Read Thomas J. Sugrue's "Concord Park, Open Housing, and the Lost Promise of Civil Rights in the North," in the November 2010 edition of The Historical Society of Pennsylvania Legacies.

Further Keyword Research Suggestions:

  • President's Advisory Committee on Government Housing Policies and Programs (1954)
  • National Association for the Advancement of Colored People (NAACP)
  • National Urban League
  • Pennsylvania's 1956 Fair Employment Practice Act (amended ca. 1960 to prohibit discrimnation in housing and lending)


[1] Cultural Heritage Research Services, Inc., "Mon/Fayette Transportation Project - Cultural Resources Survey," Volume I: Historic Context, Part A, March 1993, 190-191.

[2] Between 1940-1949: 478,061 housing units were built; 1950-1959: 720956 housing units were built; 1960-1969: 612,604 housing units were built.

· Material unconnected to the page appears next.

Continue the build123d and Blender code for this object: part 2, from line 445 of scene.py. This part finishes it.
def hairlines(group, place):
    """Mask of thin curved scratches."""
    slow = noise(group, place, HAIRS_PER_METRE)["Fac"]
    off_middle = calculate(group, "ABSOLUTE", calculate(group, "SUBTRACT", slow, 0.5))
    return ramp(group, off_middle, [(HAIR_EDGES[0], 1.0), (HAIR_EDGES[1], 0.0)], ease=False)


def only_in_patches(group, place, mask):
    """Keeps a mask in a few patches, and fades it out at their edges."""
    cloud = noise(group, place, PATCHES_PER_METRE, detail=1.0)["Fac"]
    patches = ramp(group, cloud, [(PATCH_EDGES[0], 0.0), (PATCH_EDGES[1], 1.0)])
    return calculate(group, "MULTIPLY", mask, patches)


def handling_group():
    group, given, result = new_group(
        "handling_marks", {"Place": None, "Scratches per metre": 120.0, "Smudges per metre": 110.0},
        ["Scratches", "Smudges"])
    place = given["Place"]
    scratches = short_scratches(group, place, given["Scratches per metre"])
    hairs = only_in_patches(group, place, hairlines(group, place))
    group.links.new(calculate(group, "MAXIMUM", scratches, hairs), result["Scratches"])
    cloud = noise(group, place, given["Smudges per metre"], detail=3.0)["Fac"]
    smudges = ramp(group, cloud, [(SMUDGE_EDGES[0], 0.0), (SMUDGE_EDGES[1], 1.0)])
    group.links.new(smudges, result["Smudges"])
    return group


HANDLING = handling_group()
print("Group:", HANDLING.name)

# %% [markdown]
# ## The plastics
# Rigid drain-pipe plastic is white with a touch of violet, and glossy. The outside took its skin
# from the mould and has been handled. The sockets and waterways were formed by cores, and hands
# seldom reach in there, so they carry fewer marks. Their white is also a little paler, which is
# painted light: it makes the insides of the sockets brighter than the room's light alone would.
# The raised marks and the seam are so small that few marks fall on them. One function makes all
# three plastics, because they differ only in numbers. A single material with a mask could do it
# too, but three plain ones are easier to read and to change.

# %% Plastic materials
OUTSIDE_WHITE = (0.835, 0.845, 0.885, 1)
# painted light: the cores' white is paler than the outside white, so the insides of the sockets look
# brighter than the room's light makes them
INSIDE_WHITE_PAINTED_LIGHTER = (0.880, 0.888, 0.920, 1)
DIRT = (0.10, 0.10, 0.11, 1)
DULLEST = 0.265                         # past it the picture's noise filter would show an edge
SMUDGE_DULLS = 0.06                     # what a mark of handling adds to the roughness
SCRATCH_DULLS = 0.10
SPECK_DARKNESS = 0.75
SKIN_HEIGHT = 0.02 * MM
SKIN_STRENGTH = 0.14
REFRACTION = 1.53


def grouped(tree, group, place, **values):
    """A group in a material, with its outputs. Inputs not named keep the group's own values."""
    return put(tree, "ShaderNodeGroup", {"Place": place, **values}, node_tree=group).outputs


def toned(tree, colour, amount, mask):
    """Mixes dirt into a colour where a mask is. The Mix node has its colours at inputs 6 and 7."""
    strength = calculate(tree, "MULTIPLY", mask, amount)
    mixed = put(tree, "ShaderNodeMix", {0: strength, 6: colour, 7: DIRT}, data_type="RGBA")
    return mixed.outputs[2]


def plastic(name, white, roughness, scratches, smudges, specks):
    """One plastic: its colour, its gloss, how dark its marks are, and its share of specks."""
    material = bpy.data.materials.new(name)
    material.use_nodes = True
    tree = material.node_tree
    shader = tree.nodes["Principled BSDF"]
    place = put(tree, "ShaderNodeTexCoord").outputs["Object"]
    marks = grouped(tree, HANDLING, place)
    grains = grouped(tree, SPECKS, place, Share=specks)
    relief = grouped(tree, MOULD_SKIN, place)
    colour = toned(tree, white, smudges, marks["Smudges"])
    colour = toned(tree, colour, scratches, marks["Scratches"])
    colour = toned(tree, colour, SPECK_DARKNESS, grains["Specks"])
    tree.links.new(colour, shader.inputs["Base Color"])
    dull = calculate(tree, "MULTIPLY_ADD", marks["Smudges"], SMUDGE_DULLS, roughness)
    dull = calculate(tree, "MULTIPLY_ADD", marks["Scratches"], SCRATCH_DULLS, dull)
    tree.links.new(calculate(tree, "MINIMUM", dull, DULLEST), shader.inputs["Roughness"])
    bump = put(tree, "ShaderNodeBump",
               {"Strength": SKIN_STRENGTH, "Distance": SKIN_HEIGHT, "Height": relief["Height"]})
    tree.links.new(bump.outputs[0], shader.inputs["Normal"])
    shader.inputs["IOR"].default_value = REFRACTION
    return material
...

[3] Housing Data prepared by the Pennsylvania State Data Center from the U.S. Bureau of the Census, 1990 Census of Population and Housing. PA State Data Center website

[4] Municipalities in Pennsylvania are incorporated as cities (either a first class city with a population of a million or more, second class city with population of 250,000 and under 1 milllion, second class A cities with populations of 80,000 and under 250,000, and third class cities with populations of less than 250,000), of boroughs, as townships (either a first class township which has a population density of at least 300 people per square mile, or a second class) or under home rule charters. There are currently 2,567 municipalities in the state.

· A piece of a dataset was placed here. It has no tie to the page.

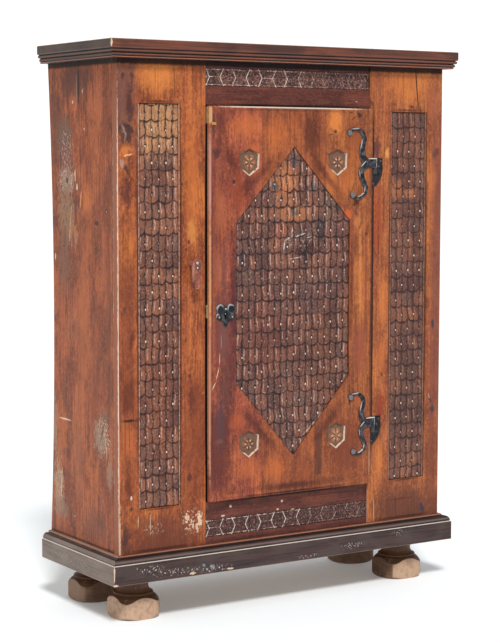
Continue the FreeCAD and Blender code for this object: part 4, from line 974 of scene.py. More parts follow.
@dataclass(frozen=True)
class Frieze:
    """A band of hexagons in raised strokes: pairs of angled strokes, borders and a middle line, on punched ground."""

    name: str
    middle: float
    left: float = -304.0
    right: float = 313.0
    height: float = 54.0
    ground: float = -200.5
    opens: float = -251.0        # point of one stroke that opens to the right
    closes: float = -193.0       # point of one stroke that closes to the left
    pitch: float = 95.7
    lean: float = 13.0           # how far a stroke leans over half the height
    stroke: float = 1.5          # half width of the angled strokes
    border: float = 1.3          # half width of the borders and of the middle line
    inset: float = 4.0           # borders inside the edges of the band
    punch: float = 3.1           # size of a punch mark
    base: float = 0.7            # height of the ground between punch marks, and what stands on it
    stroke_height: float = 2.3
    punch_height: float = 0.5
    fade: float = 0.0            # where the pale wear along the band fades out
    step: float = 1.5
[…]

[5] In 1965, they expanded to include all communities in Cumberland and Dauphin Counties, mainly to meet the Municipal Planning Organization (MPO) requirements of the Federal Highway Administration for consideration of highway transportation related funds.

[6] Cultural Heritage Research Services, Inc. "Mon-Fayette Transportation Improvement Project "Summary Handout: Cultural Resources Survey" Volume 1: Historic Context, November 9, 1992, 28-29.

[7] Jean Tull, ed., Montgomery County - The Second Hundred Years (Montgomery County Federations of Historical Societies, 1983), 1438.